Así, comerciantes valencianos que tenían interés
en aprenderlo porque con ello se les abría el mercado de todo
el país (incluso el mercado americano) no se sentían
obligados a dejar de hablar el catalán, si es que les gustaba
más hablar en esa lengua o sentían reforzada su identidad
hablándola. Ello se debe a que, de alguna manera, el castellano
estaba despojado de rasgos identitarios fuertes y se encontraba muy
ligado a ese propósito fundamental de la comunicación.
El discurso nacionalista suele citar los Decretos de Nueva Planta
de principios del siglo XVIII como el momento histórico en
el que su lengua comienza a ser perseguida. Sin embargo, lo cierto
es que las medidas lingüísticas que se adoptaron en esa
época comienzan a hacer proliferar una burocracia despachada
en las lenguas vernáculas que no hace desaparecer otra corriente
de documentos que se publican en las lenguas que hoy llamamos "minoritarias"
o "regionales". En cuanto a las leyes educativas, que a
menudo se han considerado también destinadas a imponer el castellano,
se suele citar la Cédula Real de Carlos III, de finales del
siglo XVIII, la Ley Moyano o el Decreto de Romanones (1902). Pues
bien, a pesar de todos esos propósitos alfabetizadores de los
reyes ilustrados y de las corrientes liberales, que son las que generalmente
han defendido la lengua común en España, todavía
a principios del siglo XX hay un 60% de analfabetismo en nuestro país,
con lo cual, cuando se denuncian esas leyes como leyes que han querido
perseguir la lengua, no hay que perder de vista, en primer lugar,
que estaban destinadas a alfabetizar a las masas -objetivo que todos
estaremos de acuerdo en que considerar noble- y, en segundo lugar,
que resultaron bastante ineficaces por ese alto índice de analfabetismo.

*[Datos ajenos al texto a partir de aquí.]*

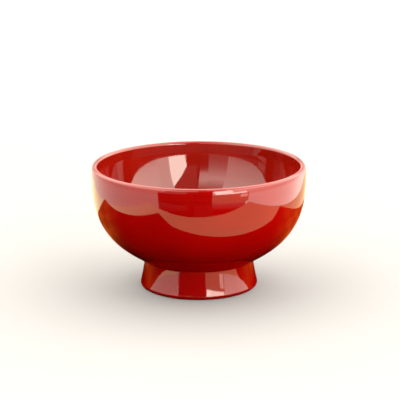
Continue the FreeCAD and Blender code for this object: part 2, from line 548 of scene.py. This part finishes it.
def hemp_cloth():
    """Plain weave of about 7 threads to the centimetre, stiff with lacquer."""
    s = Shader("hemp_cloth")
    threads = []
    for way in THREAD_WAYS:
        turned_to = s.add("VectorMath", operation="DOT_PRODUCT")
        s.link(s.place, turned_to.inputs[0])
        turned_to.inputs[1].default_value = way
        line = s.fill(s.add("CombineXYZ"), X=turned_to.outputs["Value"])
        wave = s.add("TexWave", wave_type="BANDS", bands_direction="X")
        s.fill(wave, Vector=line.outputs[0], Scale=WEAVE_SCALE, Distortion=WEAVE_WOBBLE)
        threads.append(wave.outputs["Fac"])
    weave = s.maths("MAXIMUM", *threads)
    yarn = s.blend(s.noise(YARN_PATCHES, detail=3), *YARN_COLOURS)
    s.set("Base Color", s.blend(s.ramp(weave, *THREAD_EDGE), BETWEEN_THREADS, yarn))
    s.set("Roughness", s.ramp(weave, 0, 1, *CLOTH_ROUGHNESS))
    s.set("Normal", s.bump(weave, THREAD_DEPTH))
    return s.material


# Ground
GRAINS = 1400  # to the metre
GRAIN_EDGE = (0.5, 0.75)
GRAIN_DEPTH = 0.03 * MM
EARTH_COLOURS = ((0.035, 0.024, 0.018), (0.075, 0.052, 0.038))
EARTH_PATCHES = 60  # to the metre
GRAIN_COLOUR = (0.14, 0.1, 0.07)
GRAIN_SPREAD = (0.3, 0.7)
GROUND_ROUGHNESS = (0.7, 0.92)


def ground_coat():
    """Dark mineral ground, rubbed level, with pale grains."""
    s = Shader("ground_coat")
    grains = s.noise(GRAINS, detail=4, roughness=0.65)
    earth = s.blend(s.noise(EARTH_PATCHES, detail=3), *EARTH_COLOURS)
    s.set("Base Color", s.blend(s.ramp(grains, *GRAIN_EDGE), earth, GRAIN_COLOUR))
    s.set("Roughness", s.ramp(grains, *GRAIN_SPREAD, *GROUND_ROUGHNESS))
    s.set("Normal", s.bump(grains, GRAIN_DEPTH))
    return s.material


def dress(objects, material):
    for piece in objects:
        piece.data.materials.clear()
        piece.data.materials.append(material)


def floor_material():
    s = Shader("pale_floor")
    darker = tuple(part * FLOOR_DARKER for part in FLOOR_COLOUR)
    s.set("Base Color", s.blend(s.noise(FLOOR_MOTTLE, detail=5), FLOOR_COLOUR, darker))
    s.set("Roughness", FLOOR_ROUGHNESS)
    s.set("Specular IOR Level", FLOOR_SHEEN)
    return s.material


# Stage, light and camera


def flat_piece(name, corners, material):
    """A flat piece of the stage."""
    mesh = bpy.data.meshes.new(name)
    mesh.from_pydata(corners, [], [range(len(corners))])
    mesh.materials.append(material)
    piece = bpy.data.objects.new(name, mesh)
    bpy.context.scene.collection.objects.link(piece)
    return piece


def laid(corners, depth):
    return [(x, y, -depth) for x, y in corners]


def upright(azimuths, heights, distance):
    """Corners of an upright sheet between two bearings."""
    feet = [towards(azimuth, 0) * distance for azimuth in azimuths]
    low, high = heights
    (ax, ay, _), (bx, by, _) = feet
    return [(ax, ay, low), (bx, by, low), (bx, by, high), (ax, ay, high)]


def floor():
    """A pale floor that only the camera sees."""
    half = FLOOR_SIZE / 2
    corners = [(-half, -half), (half, -half), (half, half), (-half, half)]
    piece = flat_piece("floor", laid(corners, 0), floor_material())
    piece.visible_glossy = piece.visible_diffuse = piece.visible_shadow = False


def glowing(name):
    """A shader that only gives out light."""
    s = Shader(name)
    s.set("Base Color", (0, 0, 0, 1))
    s.set("Specular IOR Level", 0.0)
    s.set("Emission Strength", 1.0)
    return s


def table_top():
    s = glowing("table_top")
    x, _, _ = s.axes()
    # The top glows, brighter on the left: painted light.
    s.set("Emission Color", s.blend(s.ramp(x, *TABLE_CHANGE), TABLE_GLOW_LEFT, TABLE_GLOW_RIGHT))
    return s.material


def woven_mat():
    """A glowing mat of crossing strips, with painted light from the bowl's middle backwards
    and painted shade near its foot.
    """
    s = glowing("woven_mat")
    _, y, _ = s.axes()
    away = s.add("VectorMath", operation="LENGTH")
    s.link(s.place, away.inputs[0])
    # Painted shade of the bowl near its foot, and painted light behind the bowl.
    clear = s.ramp(away.outputs["Value"], *MAT_NEAR)
    light = s.maths("MULTIPLY", s.ramp(y, *MAT_LIGHT), clear)
    squared = s.fill(s.add("Mapping"), Vector=s.place, Rotation=(0, 0, -MAT_ANGLE))
    weave = s.add("TexChecker")
    s.fill(weave, Vector=squared.outputs["Vector"], Scale=1 / MAT_STRIP)
    strips = s.ramp(weave.outputs["Fac"], 0, 1, MAT_WEAVE, 1)
    s.set("Emission Color", s.blend(s.maths("MULTIPLY", light, strips), MAT_SHADE, MAT_LIT))
    return s.material


def bright(name, colour):
    s = glowing(name)
    s.set("Emission Color", (*colour, 1))
    return s.material


def furniture():
    """The glowing table, mat and upright sheets, seen only in the lacquer: painted light."""
    pieces = [
        flat_piece("table_top", laid(TABLE_CORNERS, TABLE_DEPTH), table_top()),
        flat_piece("woven_mat", laid(MAT_CORNERS, MAT_DEPTH), woven_mat()),
    ]
    for name, (azimuths, distance, heights, colour) in SHEETS.items():
        corners = upright(azimuths, heights, distance)
        sheet = flat_piece(name, corners, bright(name, colour))
        # The sheets glow only for the gloss: painted reflections of the window and the ledge.
        sheet.visible_shadow = sheet.visible_diffuse = False
        pieces.append(sheet)
    for piece in pieces:
        piece.visible_camera = False


def towards(azimuth, elevation):
    """Unit vector from the bowl at a bearing and elevation."""
    az, el = math.radians(azimuth), math.radians(elevation)
    return Vector((math.sin(az) * math.cos(el), -math.cos(az) * math.cos(el), math.sin(el)))


class Sky(Shader):
    """The world's node tree, which paints sectors and patches by direction."""

    def __init__(self):
        world = bpy.data.worlds.new("room")
        world.use_nodes = True
        bpy.context.scene.world = world
        self.tree = world.node_tree
        self.surface = self.tree.nodes["Background"]
        self.place = self.add("TexCoord").outputs["Generated"]
        x, y, z = self.axes()
        to_degrees = 180 / math.pi
        bearing = self.maths("ARCTAN2", x, self.maths("MULTIPLY", y, -1))
        self.azimuth = self.maths("MULTIPLY", bearing, to_degrees)
        self.elevation = self.maths("MULTIPLY", self.maths("ARCSINE", z), to_degrees)

    def profile(self, levels):
        """Brightness by elevation."""
        most = max(levels.values())
        ramp = self.add("ValToRGB")
        self.link(self.ramp_linear(self.elevation, -90, 90), ramp.inputs["Fac"])
        stops = ramp.color_ramp.elements
        while len(stops) < len(levels):
            stops.new(0.5)
        for stop, elevation in zip(stops, levels):
            stop.position = (elevation + 90) / 180
        for stop, level in zip(stops, levels.values()):
            stop.color = (*(level / most * tint / max(WARMTH) for tint in WARMTH), 1)
        return self.scaled(ramp.outputs["Color"], most * max(WARMTH))

    def ramp_linear(self, value, low, high):
        node = self.fill(self.add("MapRange"), Value=value, From_Min=low, From_Max=high)
        return node.outputs["Result"]

    def scaled(self, colour, factor):
        node = self.add("VectorMath", operation="SCALE")
        self.link(colour, node.inputs[0])
        node.inputs["Scale"].default_value = factor
        return node.outputs["Vector"]

    def sector(self, under, azimuths, softness, levels):
        low, high = azimuths
        colour = self.profile(levels)
        if high - low >= 360:
            return colour
        middle = (low + high) / 2
        turned_by = self.add("Math", operation="WRAP")
        self.link(self.maths("SUBTRACT", self.azimuth, middle), turned_by.inputs[0])
        turned_by.inputs[1].default_value, turned_by.inputs[2].default_value = 180, -180
        aside, half = turned_by.outputs[0], (high - low) / 2
        rising = self.ramp(aside, -half - softness[0] / 2, -half + softness[0] / 2)
        falling = self.ramp(aside, half - softness[1] / 2, half + softness[1] / 2, 1, 0)
        return self.blend(self.maths("MULTIPLY", rising, falling), under, colour)

    def patch(self, under, corners, brightness):
        bearings = [towards(*place) for place in corners]
        soft = math.sin(math.radians(PATCH_EDGE / 2))
        mask = 1.0
        for a, b in zip(bearings, bearings[1:] + bearings[:1]):
            inward = b.cross(a).normalized()
            node = self.add("VectorMath", operation="DOT_PRODUCT")
            self.link(self.place, node.inputs[0])
            node.inputs[1].default_value = inward
            mask = self.maths("MULTIPLY", self.ramp(node.outputs["Value"], -soft, soft), mask)
        return self.blend(mask, under, tuple(brightness * tint for tint in WARMTH))


def surroundings():
    sky = Sky()
    colour = None
    for azimuths, softness, levels in SECTORS.values():
        colour = sky.sector(colour, azimuths, softness, levels)
    for corners, brightness in PATCHES.values():
        colour = sky.patch(colour, corners, brightness)
    seen = sky.add("LightPath").outputs["Is Camera Ray"]
    sky.set("Color", sky.blend(seen, colour, BACKDROP_COLOUR))


def camera():
    data = bpy.data.cameras.new("camera")
    data.sensor_width = SENSOR
    data.lens = CAMERA_LENS
    eye = bpy.data.objects.new("camera", data)
    eye.location = (CAMERA_ASIDE, -CAMERA_DISTANCE, CAMERA_HEIGHT)
    eye.rotation_mode = "ZYX"
    eye.rotation_euler = (math.radians(90 - CAMERA_DOWN), 0, math.radians(CAMERA_ROLL))
    bpy.context.scene.collection.objects.link(eye)
    bpy.context.scene.camera = eye


def colours_as_seen():
    view = bpy.context.scene.view_settings
    view.view_transform = "Standard"
    view.exposure = 0


def main():
    gloss = lacquer("red_lacquer", OUTER_REDS, POLISHED, FEW_SCUFFS)
    # The inside's darker, browner reds are painted shade of the well.
    inside = lacquer("red_lacquer_inside_shaded", SHADED_INNER_REDS, POLISHED, FEW_SCUFFS)
    worn = lacquer("red_lacquer_worn", OUTER_REDS, RUBBED, MANY_SCUFFS)
    coats = {
        "inner_coat": ("inner_lacquer", inside),
        "outer_coat": ("outer_lacquer", gloss),
        "foot_rim_coat": ("foot_rim_lacquer", worn),
        "recess_coat": ("recess_lacquer", gloss),
    }
    for name, (node, material) in coats.items():
        piece = turned(name, node)
        piece.data.materials.append(material)
    nodes = frame["nodes"]
    dress([nodes["wood_core"]], turned_wood())
    dress([nodes[n] for n in ("rim_cloth", "well_cloth", "foot_cloth")], hemp_cloth())
    dress([nodes[n] for n in ("inner_ground", "outer_ground", "foot_ground")], ground_coat())
    floor()
    furniture()
    surroundings()
    camera()
    colours_as_seen()


main()
bpy.context.view_layer.update()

Sin embargo, en esos finales del siglo XIX, el nacionalismo -catalán,
sobre todo- empieza a reivindicar la lengua y a vincularla a sus aspiraciones
políticas. De todos modos, creo que es importante subrayar
que quienes inicialmente lo hacen son los grupos catalanistas más
reaccionarios -y cuando digo "reaccionarios" aludo a posturas
políticas que hoy percibiríamos tan de ultraderecha
como estar en contra del sufragio universal-. Me refiero, particularmente,
a la Lliga, la cual anuda la reivindicación y el fomento de
la lengua vernácula a que los cargos, en la Administración,
en la Justicia, etc. se concedan a catalanes, es decir, a los naturales
de la región cuya lengua, además, se reivindica. Por
su parte, el nacionalismo vasco y el nacionalismo gallego no se apegan
tan tempranamente a la lengua como fundamento de sus reivindicaciones,
aunque lo irán haciendo con el paso del tiempo.